Fear is very real. It is part of our existence on this planet. For some of us, it has been seared into our selves through abuse or trauma. For others, it is a product of a culture that seems bent on making us fearful – of who wins the election, of women traveling alone, of failing to protect our children.  Whatever the cause, it’s real.

For writers, this fear is often mental.
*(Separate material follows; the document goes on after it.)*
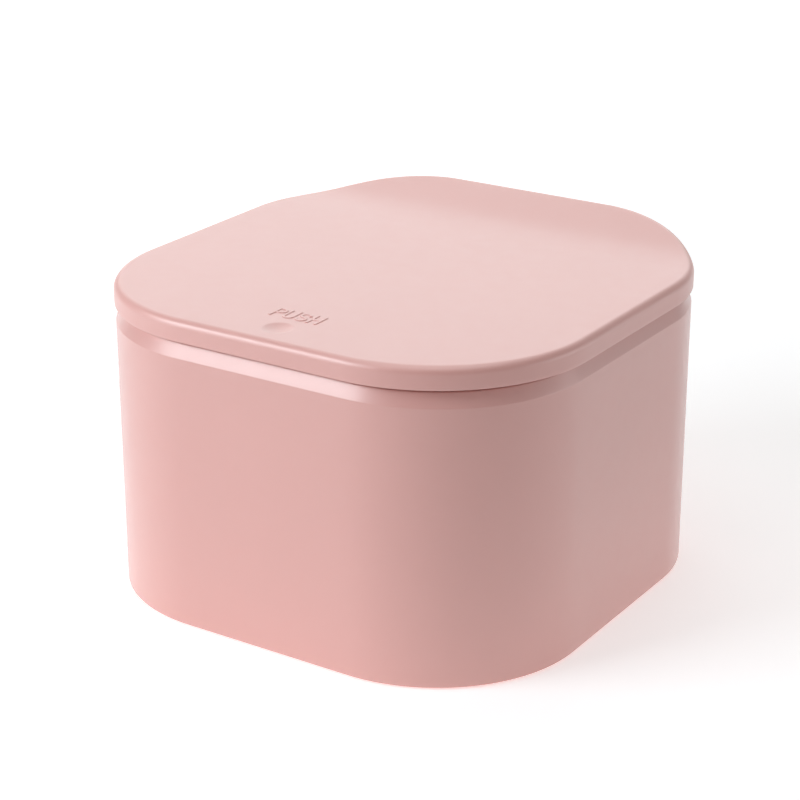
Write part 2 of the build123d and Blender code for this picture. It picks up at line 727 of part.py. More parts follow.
with BuildPart() as latch_slider:
    with BuildSketch(Plane.XY.offset(slider_bottom - slider_tail)):
        with Locations((0, latch_y)):
            Rectangle(2 * slider_half_width, 2 * slider_half_depth)
            Circle(slider_bore_radius, mode=Mode.SUBTRACT)
    extrude(amount=slider_tail)
    with BuildSketch(Plane.XY.offset(slider_bottom)):
        with Locations((0, latch_y)):
            Rectangle(2 * slider_half_width, 2 * slider_half_depth)
    extrude(amount=slider_height)
    with BuildSketch(Plane.XZ.offset(-latch_y - claw_half_depth - slider_play)):
        with Locations((0, slider_bottom + slider_height)):
            Rectangle(2 * slider_half_width, slider_height + claw_thickness + 2 * slider_play)
    extrude(amount=2 * (claw_half_depth + slider_play), mode=Mode.SUBTRACT)
    with BuildSketch(Plane.XY.offset(slider_bottom - slider_tail)):
        with Locations((0, latch_y - slider_half_depth)):
            Rectangle(track_width, 2 * track_depth)
    extrude(amount=cam_pin_top + track_top_room - slider_bottom + slider_tail, mode=Mode.SUBTRACT)
    with BuildSketch(Plane.XY.offset(slider_bottom)):
        with Locations((0, latch_y)):
            Rectangle(2 * post_half_width, 2 * claw_half_depth + 4 * slider_play)
    extrude(amount=post_top - slider_bottom)
    with BuildSketch(Plane.XZ.offset(-latch_y - slider_half_depth)):
        for across in sides.values():
            with Locations((across * pivot_x, pivot_z)):
                Circle(claw_pivot_radius + pin_play)
    extrude(amount=2 * slider_half_depth, mode=Mode.SUBTRACT)
finish(latch_slider, "latch_slider")

for side, across in sides.items():
    with BuildPart() as claw:
        with BuildSketch(Plane.XZ.offset(-latch_y - claw_half_depth)):
            with BuildLine():
                Polyline(
                    (across * claw_inner, pivot_z),
                    (across * claw_inner, hook_bottom),
                    (across * hook_tip, hook_bottom),
                    (across * hook_tip, hook_bottom + claw_hook_height / 2),
                    (across * (claw_inner + pin_play), hook_bottom + claw_hook_height),
                    (across * claw_outer, hook_bottom + claw_hook_height),
                    (across * claw_outer, hook_bottom),
                    (across * (claw_outer - claw_relief), hook_bottom - claw_shoulder),
                    (across * (claw_outer - claw_relief), pivot_z),
                    close=True,
                )
            make_face()
            with Locations((across * pivot_x, pivot_z)):
                Circle(claw_thickness / 2)
        extrude(amount=2 * claw_half_depth)
        with BuildSketch(Plane.XZ.offset(-latch_y - slider_half_depth)):
            with Locations((across * pivot_x, pivot_z)):
                Circle(claw_pivot_radius)
        extrude(amount=2 * slider_half_depth)
    finish(claw, f"latch_claw_{side}")

with BuildPart() as latch_spring:
    spring_top = slider_bottom - pin_play
    with BuildLine(Plane.XY.offset(spring_floor + latch_spring_wire / 2 + pin_play)) as coil:
        coil_height = spring_top - spring_floor - latch_spring_wire - 2 * pin_play
        Helix(
            pitch=coil_height / latch_spring_turns,
            height=coil_height,
            radius=latch_spring_radius,
        )
    wire_path = Location((0, latch_y, 0)) * coil.line
    with BuildSketch(Plane(origin=wire_path @ 0, z_dir=wire_path % 0)):
        Circle(latch_spring_wire / 2)
    sweep(path=wire_path, is_frenet=True)
finish(latch_spring, "latch_spring")

# The wire that the slider's cam track rides on, bent over under the housing.
with BuildPart() as latch_cam_pin:
    bend_z = latch_bottom - cam_pin_radius - pin_play
    with BuildLine(Plane.YZ) as wire_shape:
        FilletPolyline(
            (cam_pin_y, cam_pin_top),
            (cam_pin_y, bend_z),
            (cam_pin_y + cam_pin_foot, bend_z),
            radius=1.5 * cam_pin_radius,
        )
    with BuildSketch(Plane.XY.offset(cam_pin_top)):
        with Locations((0, cam_pin_y)):
            Circle(cam_pin_radius)
    sweep(path=wire_shape.wire())
finish(latch_cam_pin, "latch_cam_pin")
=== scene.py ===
import math

import bpy
import numpy as np
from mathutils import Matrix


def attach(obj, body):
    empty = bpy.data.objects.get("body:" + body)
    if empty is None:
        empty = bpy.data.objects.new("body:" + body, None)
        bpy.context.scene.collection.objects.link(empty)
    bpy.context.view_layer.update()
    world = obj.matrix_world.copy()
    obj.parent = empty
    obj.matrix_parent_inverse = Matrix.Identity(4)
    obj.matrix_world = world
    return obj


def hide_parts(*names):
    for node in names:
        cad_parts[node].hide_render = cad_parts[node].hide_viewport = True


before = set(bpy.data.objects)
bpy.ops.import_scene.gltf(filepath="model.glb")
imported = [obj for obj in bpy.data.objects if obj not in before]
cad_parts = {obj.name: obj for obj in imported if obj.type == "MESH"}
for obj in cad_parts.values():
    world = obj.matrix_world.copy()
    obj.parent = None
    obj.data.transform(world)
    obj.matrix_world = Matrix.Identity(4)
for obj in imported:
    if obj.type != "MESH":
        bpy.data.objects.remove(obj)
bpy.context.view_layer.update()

# ---------------------------------------------------------------- bucket
# The real piece is one straight-walled polypropylene moulding with a bevelled rim, a rounded inner
# floor, and a ring to stand on that has a socket for each foot.
MM = 0.001
BODY_HALF, BODY_CORNER, BODY_WALL = 89.2, 55.5, 2.4
BASE, FLOOR_TOP, FLOOR_ROUND = 0.6, 3.2, 5
RING_WIDTH, RING_DEPTH, RING_EDGE, BASE_ROUND = 12, 0.8, 0.15, 0.6
RIM, RIM_EDGE, RIM_ROUND = 104.9, 0.35, 0.1
BEVEL_FOOT, BEVEL_INSET, BEVEL_ROUND = 99.7, 2.4, 1.0
FOOT_PLACE, SOCKET_INNER, SOCKET_OUTER, SOCKET_TOP, SOCKET_EDGE = 56, 7.1, 9.4, 1.6, 0.1


def srgb(red, green, blue):
    """A colour given as 0 to 255 on screen, as the linear values that a shader takes."""
    values = np.array([red, green, blue]) / 255
    linear = np.where(values <= 0.04045, values / 12.92, ((values + 0.055) / 1.055) ** 2.4)
    return (*linear.tolist(), 1.0)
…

It may come from a memory of a time when someone told us our writing was terrible or that we could never be that thing we wanted to be.  Or it may be the general fear of risk, the desire for life to be easy and safe.

For me, that fear comes from the same fear I had as a child – that I will say something that pushes someone away, and I will not have a chance to say goodbye.

But here’s what my mom told me about fear – You go after it with whatever tools you have, and you don’t let it best you.  For me, the trick is to acknowledge the fear and then call on the tools I have to cover me while I write – the kind words people have said about my writing, the publications in my name, the strong sense of peace that comes over me when I put down words.  Just like those angel’s wings, they keep out the fear.


Two years ago, my mom died. I did get to say goodbye, but it was still my biggest fear come true. I miss her, every day.

Her death did show me one crucial lesson though: Fear doesn’t win if we don’t let it.My mom is gone, but her death did not end my life. I am here. I am writing.

Over my bed in every place I live, I hang a picture Mom gave me. It’s of a small child asleep, an angel with a staff at guard over him.  It’s my reminder that we are always covered, even when we’re afraid.

What fears have you let get the better of you? What do you do to battle away that fear?